Bayangkan saja, konsep ketuhanan melalui agama atau kompleksitas sosial yang membutuhkan penjelasan panjang, mendalam, dan menyeluruh justru tersaji dalam bentuknya yang parsial. Tentu ini masalah serius. Pikiran subjek akan dengan mudah menarik kesimpulan yang bias, rapuh, dan banal. Sebab, informasi yang minim, singkat, dan padat, selalu sangat rentan tersisipi oleh lain hal. Pengejaran eksistensi akan menambah permasalahan ini.

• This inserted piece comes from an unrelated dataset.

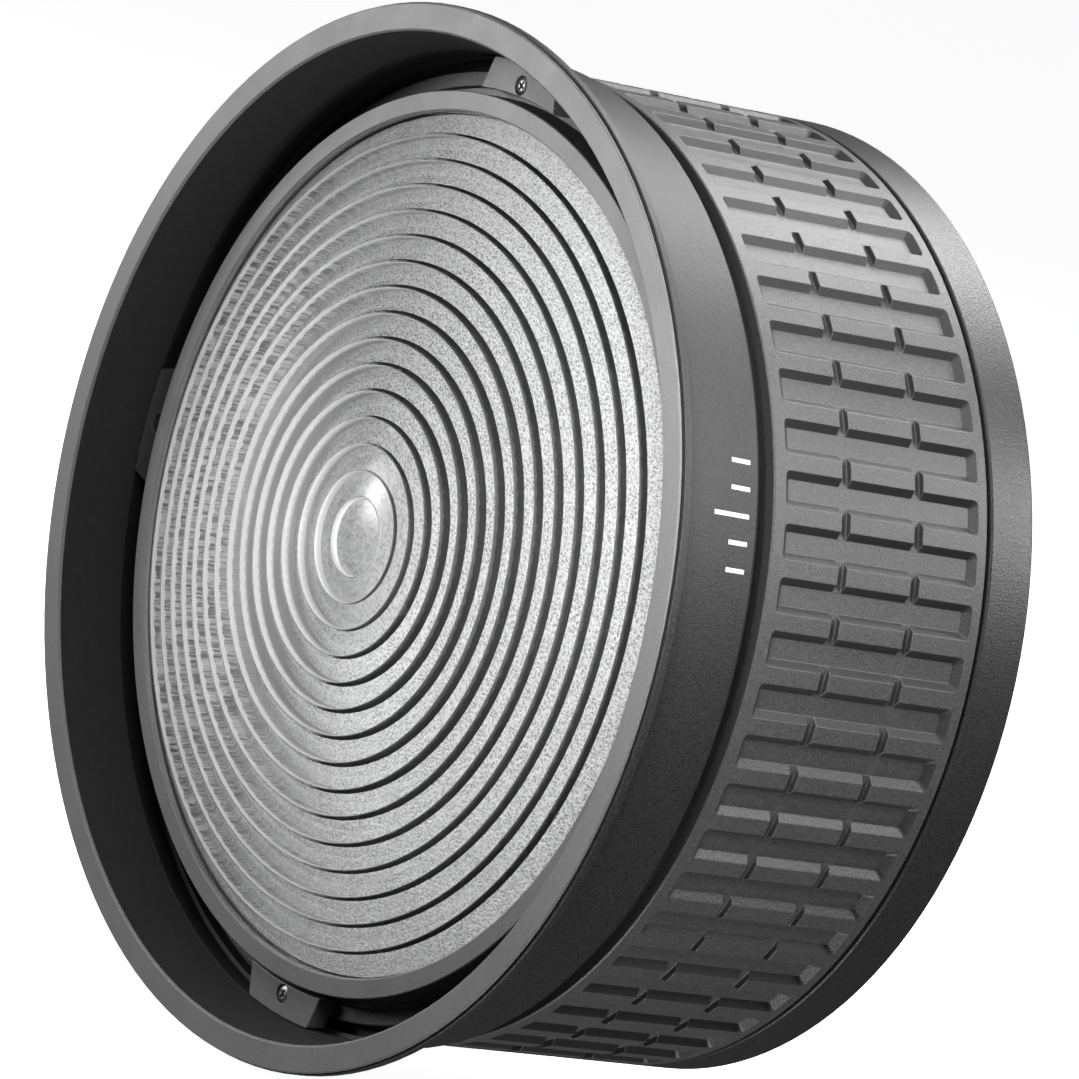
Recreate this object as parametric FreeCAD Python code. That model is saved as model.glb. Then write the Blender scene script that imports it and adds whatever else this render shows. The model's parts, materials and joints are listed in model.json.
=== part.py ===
import FreeCAD, Part
import math
import os

os.makedirs("parts", exist_ok=True)
V = FreeCAD.Vector

# Frame: millimetres, optical axis along +Y, lens facing -Y, +Z up.
# The origin is the centre of the bayonet seating face at the rear.
# "depth" below is measured from the front rim face towards the rear.
# "angle" is measured from +Z towards +X, seen from the lens side.

# ---------------------------------------------------------------- driving sizes
SEAT_DEPTH = 148.0          # front rim face to bayonet seating face
RIM_R = 153.5               # front rim face, outer radius
RIM_IN_R = 145.5            # front rim face, inner radius
STRIP_R = 154.0             # rim side strip radius
BAND_REAR_R = 143.7         # plain band, radius at its rear edge
BAND_END = 36.9             # plain band, rear end depth
SHELF = 26.0                # depth of the shelf the stop tabs stand on
SHELF_R = 138.0
TAB_FRONT = 20.0            # front plane of the stop tabs
TAB_IN_R, TAB_OUT_R = 132.8, 142.3
TAB_HALF = 8.0              # half width of a tab at its inner edge, degrees
TAB_TAPER = 0.80            # outer edge width over inner edge width, as angles
TAB_SCREW_R = 136.0
GRIP_R = 141.5              # focus grip radius over the ribs
GRIP_FRONT, GRIP_REAR = 42.5, 119.8
POCKETS = 60                # grip pockets
POCKET_PHASE = 0.83         # angle of a pocket centre
POCKET_W = 10.2             # pocket width at the surface
POCKET_FRONT, POCKET_REAR = 46.7, 116.2
POCKET_FLOOR_R = 139.5
POCKET_RUN = 2.2            # horizontal run of the pocket walls
POCKET_CORNER = 1.6         # corner radius of a pocket at the surface
NOTCH_W = 3.2               # width of a rib notch
NOTCHES = (68.4, 94.6)      # rib notch centres
SLEEVE_IN_R, SLEEVE_OUT_R = 135.48, 137.6
SLEEVE_FRONT = 35.8
BARREL_IN_R, BARREL_OUT_R = 133.4, 135.4
BARREL_FRONT, BARREL_REAR = 30.5, 133.6
REAR_FRONT, REAR_REAR = 121.2, 136.6
FOCUS_RANGE = 115.0         # focus ring sweep, degrees
LEAD = 32.0                 # carriage travel per radian of focus ring
FOLLOWER_DEPTH = 46.6       # follower axis with the lens fully forward
FOLLOWER_ANGLES = (45.0, 165.0, 285.0)
TRAVEL = LEAD * math.radians(FOCUS_RANGE)
LENS_R = 127.0              # 254 mm lens blank
LENS_CLEAR_R = 125.1
FRAME_FRONT = 17.0
RING_FIRST, RING_PITCH, RING_N = 11.4, 7.57, 15
FLANGE_R = 76.0             # bayonet flange
SPIGOT_R, BORE_R = 49.2, 46.0
LUG_R = 54.4


# ---------------------------------------------------------------- helpers
def p(r, z):
    return V(r, z - SEAT_DEPTH, 0)


def rev(pts, a0=0.0, sweep=360.0):
    """Revolve a closed (radius, depth) outline about the optical axis."""
    edges = []
    n = len(pts)
    i = 0
    cur = pts[0]
    k = 1
    while k <= n:
        nxt = pts[k % n]
        if len(nxt) == 4:                      # arc through (r1,z1) to (r2,z2)
            edges.append(Part.Arc(p(*cur[-2:]), p(nxt[0], nxt[1]), p(nxt[2], nxt[3])).toShape())
        else:
            edges.append(Part.makeLine(p(*cur[-2:]), p(*nxt)))
        cur = nxt
        k += 1
    face = Part.Face(Part.Wire(edges))
    s = face.revolve(V(0, 0, 0), V(0, 1, 0), sweep)
    # the outline lies along +X, which is angle 90
    s.rotate(V(0, 0, 0), V(0, 1, 0), a0 - 90.0)
    return s


def at(angle, shape):
    """Turn a shape built at angle 0 (along +Z) to the given angle."""
    c = shape.copy()
    c.rotate(V(0, 0, 0), V(0, 1, 0), angle)
    return c


def axial_cyl(r, z0, z1, rad, angle=0.0):
    a = math.radians(angle)
    return Part.makeCylinder(rad, z1 - z0, V(r * math.sin(a), z0 - SEAT_DEPTH, r * math.cos(a)), V(0, 1, 0))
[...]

Masyarakat dengan literasi rendah akan dengan mudah tertipu daya dan jatuh. Tidak adanya rasa ingin tahu lebih mempersuram segalanya, menjadikan keberterimaan dengan keangkuhan. Lingkaran interaksi ini akan menggulung seperti bola salju, membesar pada status, cerita, unggahan, dan sejenisnya.
Tanggung Jawab Personal
Seperti pernyataan di awal tulisan ini, bahwa semua ini ialah tamparan bagi kita semua (warganet). Ini bukan untuk golongan tertentu, tetapi semua pengguna atau pemain internet. Mengambinghitamkan kehadiran internet sungguh adalah langkah yang ironi. Itu lebih mirip istilah lempar batu sembunyi tangan. Bagaimanapun, kita (warganet) ialah pelaku utama.
Hasil studi dari UT Austin hadir sebagai peringatan, bahwa ada permasalahan dalam paradigma kebenaran hari ini. Tugas kita ialah, menjaga dan menahan rayuan eksistensi diri masing-masing. Lebih membekali pikiran dengan rasa ingin tahu yang dalam. Lebih menjadi pendengar ketimbang pendebat. Hanya dengan begitu, kita akan dapat menggapai kebermanfaatan utama dalam berinternet.
Penguatan literasi selalu menjadi harga mati untuk mengarungi keberlimpahan teks. Meningkatkan literasi ialah tanggung jawab bersama yang bisa dimulai dari kesadaran pribadi. Tidak ada yang terlambat selama ada kemauan untuk memulai.